In our experience, most families need support to make the distinction between the role of the Family Council and the Business Board of Directors – for many families these bodies have always been ‘one and the same’. Once the family understands the distinction and embraces the new structure they benefit from a non-family member chairing the meetings so they run smoothly and the family can focus on new behaviours and new conversations.

How receptive would your family be to an independent and objective non-family member chairing your family meetings?

Another challenge on a daily level is family members understanding which hat to wear and when to wear it. Some family members may have multiple roles in the family business or businesses (i.e. they wear multiple hats). These family members have the added challenge of recognising which ‘hat’ to wear in different conversations and making decisions.

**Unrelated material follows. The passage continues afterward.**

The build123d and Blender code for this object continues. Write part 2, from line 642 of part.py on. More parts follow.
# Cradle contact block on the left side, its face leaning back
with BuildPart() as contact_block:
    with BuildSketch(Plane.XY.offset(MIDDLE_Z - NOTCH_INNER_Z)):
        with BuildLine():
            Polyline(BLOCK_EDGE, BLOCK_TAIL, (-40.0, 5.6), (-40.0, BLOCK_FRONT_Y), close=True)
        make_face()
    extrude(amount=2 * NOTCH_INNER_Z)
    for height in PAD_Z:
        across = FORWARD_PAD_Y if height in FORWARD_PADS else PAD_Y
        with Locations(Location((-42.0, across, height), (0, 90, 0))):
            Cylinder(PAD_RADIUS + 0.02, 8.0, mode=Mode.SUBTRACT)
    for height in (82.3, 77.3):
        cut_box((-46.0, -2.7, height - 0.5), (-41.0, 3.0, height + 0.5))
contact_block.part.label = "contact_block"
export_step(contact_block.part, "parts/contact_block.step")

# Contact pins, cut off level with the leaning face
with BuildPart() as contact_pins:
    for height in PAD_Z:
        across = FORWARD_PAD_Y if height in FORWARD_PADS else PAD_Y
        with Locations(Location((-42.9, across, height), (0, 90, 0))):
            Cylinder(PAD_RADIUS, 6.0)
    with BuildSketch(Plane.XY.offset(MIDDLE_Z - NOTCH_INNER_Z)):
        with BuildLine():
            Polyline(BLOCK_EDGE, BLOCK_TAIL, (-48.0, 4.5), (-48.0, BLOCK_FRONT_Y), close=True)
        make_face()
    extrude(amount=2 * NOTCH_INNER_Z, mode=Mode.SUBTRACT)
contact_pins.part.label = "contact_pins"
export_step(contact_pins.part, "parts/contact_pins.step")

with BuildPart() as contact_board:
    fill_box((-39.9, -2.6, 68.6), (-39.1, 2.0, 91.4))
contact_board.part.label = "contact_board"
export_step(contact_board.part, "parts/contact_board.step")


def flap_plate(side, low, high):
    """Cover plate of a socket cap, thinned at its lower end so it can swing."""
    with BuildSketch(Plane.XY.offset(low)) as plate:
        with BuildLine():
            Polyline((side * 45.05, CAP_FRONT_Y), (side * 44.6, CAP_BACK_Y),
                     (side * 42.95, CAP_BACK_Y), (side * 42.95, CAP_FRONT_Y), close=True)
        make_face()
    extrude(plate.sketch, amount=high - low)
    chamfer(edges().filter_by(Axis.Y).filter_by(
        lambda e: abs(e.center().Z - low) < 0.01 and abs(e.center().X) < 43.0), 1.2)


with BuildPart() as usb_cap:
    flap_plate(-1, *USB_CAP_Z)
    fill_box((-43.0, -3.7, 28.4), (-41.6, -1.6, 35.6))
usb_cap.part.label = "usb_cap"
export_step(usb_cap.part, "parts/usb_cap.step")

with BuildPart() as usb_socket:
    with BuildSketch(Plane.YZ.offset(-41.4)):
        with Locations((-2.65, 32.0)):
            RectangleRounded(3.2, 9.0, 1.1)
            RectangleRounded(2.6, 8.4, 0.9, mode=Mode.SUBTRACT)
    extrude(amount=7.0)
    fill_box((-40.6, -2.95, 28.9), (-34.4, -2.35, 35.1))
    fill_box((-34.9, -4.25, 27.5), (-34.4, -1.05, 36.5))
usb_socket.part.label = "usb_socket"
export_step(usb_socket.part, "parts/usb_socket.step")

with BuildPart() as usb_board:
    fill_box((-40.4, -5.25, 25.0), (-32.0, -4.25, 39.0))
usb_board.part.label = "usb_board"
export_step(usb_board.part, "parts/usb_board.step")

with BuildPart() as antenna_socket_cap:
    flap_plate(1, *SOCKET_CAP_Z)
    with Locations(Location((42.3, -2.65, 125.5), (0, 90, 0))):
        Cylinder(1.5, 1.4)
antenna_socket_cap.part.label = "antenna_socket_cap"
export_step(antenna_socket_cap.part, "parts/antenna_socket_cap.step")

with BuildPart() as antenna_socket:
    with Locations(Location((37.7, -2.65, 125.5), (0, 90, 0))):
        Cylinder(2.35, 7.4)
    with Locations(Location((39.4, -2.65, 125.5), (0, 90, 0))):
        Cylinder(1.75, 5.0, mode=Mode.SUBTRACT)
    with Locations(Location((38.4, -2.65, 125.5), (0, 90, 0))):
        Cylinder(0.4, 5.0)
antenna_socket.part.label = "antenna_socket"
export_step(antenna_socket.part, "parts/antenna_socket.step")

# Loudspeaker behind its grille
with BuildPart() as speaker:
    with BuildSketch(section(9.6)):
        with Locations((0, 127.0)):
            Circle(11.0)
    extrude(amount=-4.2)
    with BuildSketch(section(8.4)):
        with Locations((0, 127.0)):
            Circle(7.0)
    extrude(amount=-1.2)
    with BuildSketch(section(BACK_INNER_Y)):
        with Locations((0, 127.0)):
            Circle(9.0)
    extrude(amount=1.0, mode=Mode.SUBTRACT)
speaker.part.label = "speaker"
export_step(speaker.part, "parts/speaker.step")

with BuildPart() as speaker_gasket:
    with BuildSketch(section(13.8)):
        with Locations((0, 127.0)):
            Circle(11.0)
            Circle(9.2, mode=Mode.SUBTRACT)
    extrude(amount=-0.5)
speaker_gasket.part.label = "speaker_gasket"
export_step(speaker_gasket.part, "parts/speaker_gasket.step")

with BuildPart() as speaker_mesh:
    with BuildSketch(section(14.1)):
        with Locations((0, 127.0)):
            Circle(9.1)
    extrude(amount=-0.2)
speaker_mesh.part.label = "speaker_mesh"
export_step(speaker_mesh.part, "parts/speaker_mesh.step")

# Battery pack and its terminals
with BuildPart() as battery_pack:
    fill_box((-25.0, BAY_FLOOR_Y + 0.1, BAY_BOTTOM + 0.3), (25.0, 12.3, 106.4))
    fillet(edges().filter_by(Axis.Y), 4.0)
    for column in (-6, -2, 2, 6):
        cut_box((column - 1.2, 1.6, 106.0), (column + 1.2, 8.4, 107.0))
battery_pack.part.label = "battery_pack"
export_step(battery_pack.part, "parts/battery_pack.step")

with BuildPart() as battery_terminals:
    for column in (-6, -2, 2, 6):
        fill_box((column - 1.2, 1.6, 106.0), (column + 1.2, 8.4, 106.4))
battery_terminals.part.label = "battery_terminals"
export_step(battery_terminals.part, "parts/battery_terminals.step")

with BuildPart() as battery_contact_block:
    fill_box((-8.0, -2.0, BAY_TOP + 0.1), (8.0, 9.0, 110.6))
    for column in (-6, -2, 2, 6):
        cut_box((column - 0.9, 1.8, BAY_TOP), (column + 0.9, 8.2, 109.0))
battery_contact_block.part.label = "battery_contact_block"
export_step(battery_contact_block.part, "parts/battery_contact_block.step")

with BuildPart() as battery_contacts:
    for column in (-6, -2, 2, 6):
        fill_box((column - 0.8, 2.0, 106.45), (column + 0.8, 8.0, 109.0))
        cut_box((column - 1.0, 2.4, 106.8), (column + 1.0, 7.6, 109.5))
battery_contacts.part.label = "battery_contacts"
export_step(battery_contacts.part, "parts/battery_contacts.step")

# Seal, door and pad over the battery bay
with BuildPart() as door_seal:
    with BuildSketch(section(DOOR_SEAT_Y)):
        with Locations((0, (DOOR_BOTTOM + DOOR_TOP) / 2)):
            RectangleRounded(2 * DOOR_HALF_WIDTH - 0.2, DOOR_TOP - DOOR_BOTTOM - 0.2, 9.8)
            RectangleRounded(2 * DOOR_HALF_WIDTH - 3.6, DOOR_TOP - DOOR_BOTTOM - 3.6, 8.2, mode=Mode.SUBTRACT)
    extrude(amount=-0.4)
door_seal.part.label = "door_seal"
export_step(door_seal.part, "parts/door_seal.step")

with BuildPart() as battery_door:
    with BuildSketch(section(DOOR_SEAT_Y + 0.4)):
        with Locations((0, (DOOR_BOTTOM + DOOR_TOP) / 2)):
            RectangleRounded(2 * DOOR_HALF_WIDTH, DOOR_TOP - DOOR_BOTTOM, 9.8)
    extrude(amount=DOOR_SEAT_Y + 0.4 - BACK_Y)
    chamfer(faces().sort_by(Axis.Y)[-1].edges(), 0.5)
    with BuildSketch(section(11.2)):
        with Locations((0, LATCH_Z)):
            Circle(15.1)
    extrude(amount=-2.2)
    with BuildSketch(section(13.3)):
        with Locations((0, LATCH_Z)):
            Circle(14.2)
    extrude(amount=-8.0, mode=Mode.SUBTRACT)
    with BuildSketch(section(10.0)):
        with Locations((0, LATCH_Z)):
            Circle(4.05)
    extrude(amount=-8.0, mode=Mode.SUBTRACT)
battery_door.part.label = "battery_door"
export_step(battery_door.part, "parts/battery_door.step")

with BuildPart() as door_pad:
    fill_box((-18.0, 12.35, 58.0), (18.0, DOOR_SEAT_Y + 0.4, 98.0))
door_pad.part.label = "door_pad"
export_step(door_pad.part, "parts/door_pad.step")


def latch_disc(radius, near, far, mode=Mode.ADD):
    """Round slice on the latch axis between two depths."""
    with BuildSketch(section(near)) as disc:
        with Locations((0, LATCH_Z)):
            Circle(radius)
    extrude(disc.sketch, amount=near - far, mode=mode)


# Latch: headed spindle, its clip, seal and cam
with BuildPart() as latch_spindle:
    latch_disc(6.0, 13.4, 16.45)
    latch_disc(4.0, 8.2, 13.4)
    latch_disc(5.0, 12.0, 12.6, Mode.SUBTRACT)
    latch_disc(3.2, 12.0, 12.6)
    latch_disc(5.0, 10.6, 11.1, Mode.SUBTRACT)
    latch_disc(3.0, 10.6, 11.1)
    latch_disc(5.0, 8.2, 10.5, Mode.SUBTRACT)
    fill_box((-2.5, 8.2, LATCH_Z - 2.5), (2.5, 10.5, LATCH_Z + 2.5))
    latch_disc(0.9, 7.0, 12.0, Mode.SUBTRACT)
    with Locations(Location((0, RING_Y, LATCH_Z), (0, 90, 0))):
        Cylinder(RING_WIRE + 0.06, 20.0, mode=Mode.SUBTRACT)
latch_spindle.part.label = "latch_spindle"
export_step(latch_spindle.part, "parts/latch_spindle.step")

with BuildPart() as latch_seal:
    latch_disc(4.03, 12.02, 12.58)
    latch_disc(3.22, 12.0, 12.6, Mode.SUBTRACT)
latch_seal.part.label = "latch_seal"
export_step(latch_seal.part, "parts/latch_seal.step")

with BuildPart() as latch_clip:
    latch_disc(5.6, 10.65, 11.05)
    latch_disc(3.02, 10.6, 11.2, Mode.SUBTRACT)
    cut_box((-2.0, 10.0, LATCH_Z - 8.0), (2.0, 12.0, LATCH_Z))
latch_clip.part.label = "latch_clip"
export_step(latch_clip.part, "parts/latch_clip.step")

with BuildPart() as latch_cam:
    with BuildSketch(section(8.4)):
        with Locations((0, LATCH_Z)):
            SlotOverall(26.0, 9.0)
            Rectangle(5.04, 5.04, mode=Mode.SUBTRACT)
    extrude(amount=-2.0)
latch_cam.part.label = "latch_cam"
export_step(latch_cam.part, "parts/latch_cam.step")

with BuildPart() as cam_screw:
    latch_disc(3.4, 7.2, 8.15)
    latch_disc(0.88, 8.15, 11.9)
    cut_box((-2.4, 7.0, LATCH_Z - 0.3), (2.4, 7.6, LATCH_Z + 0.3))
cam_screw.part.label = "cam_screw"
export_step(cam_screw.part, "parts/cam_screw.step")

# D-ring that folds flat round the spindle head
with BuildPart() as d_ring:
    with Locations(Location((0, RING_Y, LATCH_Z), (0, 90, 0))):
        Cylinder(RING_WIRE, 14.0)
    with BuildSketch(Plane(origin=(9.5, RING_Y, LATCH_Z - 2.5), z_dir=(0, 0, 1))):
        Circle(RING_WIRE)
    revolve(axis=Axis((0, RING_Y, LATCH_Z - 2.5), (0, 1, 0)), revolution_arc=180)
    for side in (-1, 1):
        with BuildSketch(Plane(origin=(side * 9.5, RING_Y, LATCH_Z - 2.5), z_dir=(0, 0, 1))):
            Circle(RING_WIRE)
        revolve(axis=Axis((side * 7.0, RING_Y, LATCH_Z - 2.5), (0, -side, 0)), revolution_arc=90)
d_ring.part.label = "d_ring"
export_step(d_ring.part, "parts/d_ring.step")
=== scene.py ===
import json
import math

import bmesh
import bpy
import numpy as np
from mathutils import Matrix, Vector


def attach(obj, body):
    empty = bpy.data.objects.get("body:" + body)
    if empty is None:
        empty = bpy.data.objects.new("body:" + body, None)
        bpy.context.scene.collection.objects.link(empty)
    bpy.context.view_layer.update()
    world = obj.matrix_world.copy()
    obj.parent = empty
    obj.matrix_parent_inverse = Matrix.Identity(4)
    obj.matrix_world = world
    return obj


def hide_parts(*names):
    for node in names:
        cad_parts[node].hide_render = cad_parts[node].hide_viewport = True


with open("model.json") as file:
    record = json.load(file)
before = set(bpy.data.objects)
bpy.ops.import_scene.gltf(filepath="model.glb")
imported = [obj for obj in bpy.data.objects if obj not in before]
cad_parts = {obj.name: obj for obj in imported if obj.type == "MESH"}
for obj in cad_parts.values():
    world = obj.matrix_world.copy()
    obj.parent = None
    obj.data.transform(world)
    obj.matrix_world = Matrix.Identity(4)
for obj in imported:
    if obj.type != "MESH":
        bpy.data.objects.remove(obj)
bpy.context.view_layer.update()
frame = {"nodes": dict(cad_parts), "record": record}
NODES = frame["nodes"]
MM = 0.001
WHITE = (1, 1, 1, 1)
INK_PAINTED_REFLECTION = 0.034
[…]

My daughter now runs the day-to-day business and I talk to her every day. I need to stop and think before the conversation: am I offering advice as a father or am I talking to her as a shareholder”.

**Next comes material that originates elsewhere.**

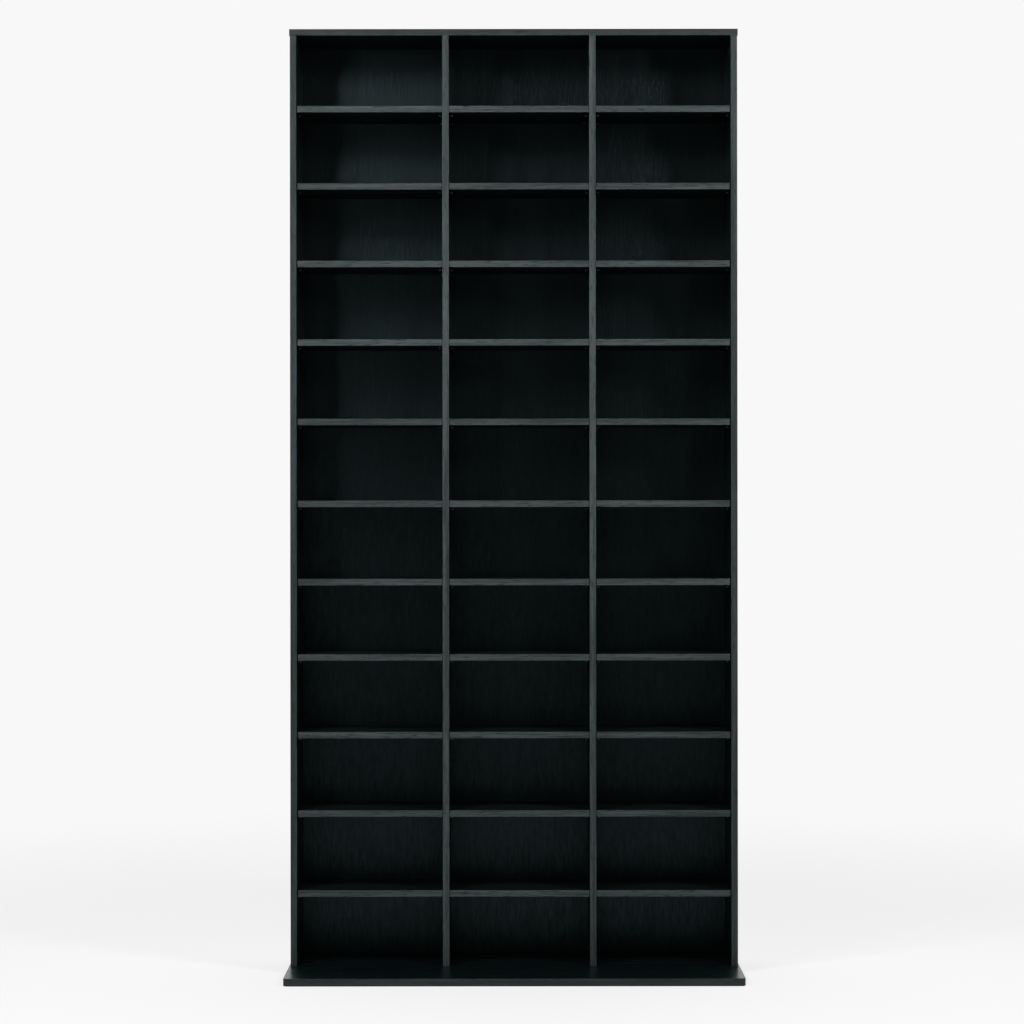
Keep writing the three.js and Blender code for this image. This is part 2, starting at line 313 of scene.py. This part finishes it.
# Paper foil on the boards' faces: next to black, so that what it gives the eye is its cold sheen
FOIL_TONES = ("#090c0d", "#13181a", "#060808")
UPRIGHT_FOIL = ash_print("black_ash_foil_upright", "z", FOIL_TONES, COLD_SHEEN, roughness=0.40)
LEVEL_FOIL = ash_print("black_ash_foil_level", "x", FOIL_TONES, COLD_SHEEN, roughness=0.62, level=0.4)
# The base's foil is glossier and a little greener: past the feet of the sides it shows the pale room
# behind
BASE_TONES = ("#091617", "#131f20", "#061112")
BASE_FOIL = ash_print(
    "black_ash_foil_base", "x", BASE_TONES, COLD_SHEEN, roughness=0.31, unevenness=0.05,
)
# The edging is a matt melamine strip with the same print, palest on the inner boards; the darker tones of
# the sides' strips and of the top's and base's are painted shade
SHELF_TONES = ("#2f3535", "#5f696a", "#222728")
DIVIDER_TONES = ("#343b3c", "#656f70", "#262b2c")
# Painted shade: the sides' edging is darker than the inner boards' for the less light that falls on it
SIDE_SHADED_TONES = ("#2b3030", "#4f5758", "#202425")
# Painted shade: the top's and base's edging is darker than the inner boards' in the same way
COVER_SHADED_TONES = ("#242929", "#434a4a", "#1b1f1f")
EDGING_ROUGHNESS = 0.60
SHELF_EDGING = ash_print("shelf_melamine_edging", "x", SHELF_TONES, PALE_SHEEN, EDGING_ROUGHNESS)
DIVIDER_EDGING = ash_print("divider_melamine_edging", "z", DIVIDER_TONES, PALE_SHEEN, EDGING_ROUGHNESS)
SIDE_SHADED_EDGING = ash_print("side_melamine_edging_painted_shade", "z", SIDE_SHADED_TONES, PALE_SHEEN, EDGING_ROUGHNESS)
COVER_SHADED_EDGING = ash_print("cover_melamine_edging_painted_shade", "x", COVER_SHADED_TONES, PALE_SHEEN, EDGING_ROUGHNESS)
# The backs' print is the darkest, under a stronger sheen that short streaks break up
BACK_TONES = ("#010202", "#1f2527", "#010202")
BACK_PRINT = ash_print(
    "ash_printed_hardboard", "z", BACK_TONES, COLD_SHEEN, roughness=0.42,
    level=0.68, line_mm=STREAK_MM, pore_depth=0.00013, unevenness=0.12,
)
BACK_REAR = bare_hardboard()
SAWN_BOARD = raw_particleboard()
# Die-cast zinc alloy, tumbled: soft grey and finely pitted
CAST_ZINC = metal(
    "die_cast_zinc", "#a6a8ab", "#85878a", roughness=0.42, grit_mm=0.7, relief=0.00003,
)
# Steel plated bright with zinc: bluish silver, smooth
PLATED_STEEL = metal(
    "bright_zinc_plated_steel", "#c3c7cb", "#a4a9ae", roughness=0.28, grit_mm=0.5, relief=0.00001,
)
# Steel plated with zinc, its colour darkened to a dull grey as painted shade, so that the pins show as faint
# specks in the shade under the shelves
SHADED_PIN_STEEL = metal(
    "zinc_plated_steel_painted_shade", "#606265", "#494b4e",
    roughness=0.45, grit_mm=0.5, relief=0.00001,
)


# Dressing the boards

def dress(node, materials, choose):
    """Gives a CAD node its materials. choose returns, for a face's normal and middle, one of their names."""
    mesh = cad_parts[node].data
    mesh.materials.clear()
    names = list(materials)
    for name in names:
        mesh.materials.append(materials[name])
    for face in mesh.polygons:
        face.material_index = names.index(choose(face.normal, face.center))


def dress_panels():
    """Uprights: foil on both faces, edging on the front, sawn board at the rear and the ends, steel pins."""
    for node in PANELS:
        low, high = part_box(node)
        middle = (low.x + high.x) / 2

        def choose(normal, centre):
            if abs(centre.x - middle) > BOARD_REACH:
                return "pin"
            if normal.y < -FRONT_ON:
                return "edging"
            return "foil" if abs(normal.x) > SQUARE_ON else "sawn"

        dress(node, {
            "foil": UPRIGHT_FOIL,
            "edging": DIVIDER_EDGING if node.startswith("divider") else SIDE_SHADED_EDGING,
            "sawn": SAWN_BOARD,
            # The pins' steel is darkened as painted shade
            "pin": SHADED_PIN_STEEL,
        }, choose)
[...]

(Comment from a first generation family member).

”The trick is to structure and frame the conversation/communication before going into it. Now thinking about you… ask yourself before the next conversation:

  • Is it a family topic or an ownership topic or a business topic?
  • Should I be making the decision as a family member; an owner of the asset; or an employee/director of the business?

If family members individually and collectively exhibit effective communication and embrace structure then the family is well on the way to good family governance.

Are your family meetings a ‘one in, all in’, an ‘us and them’ or a clear structure which all family members understand and observe?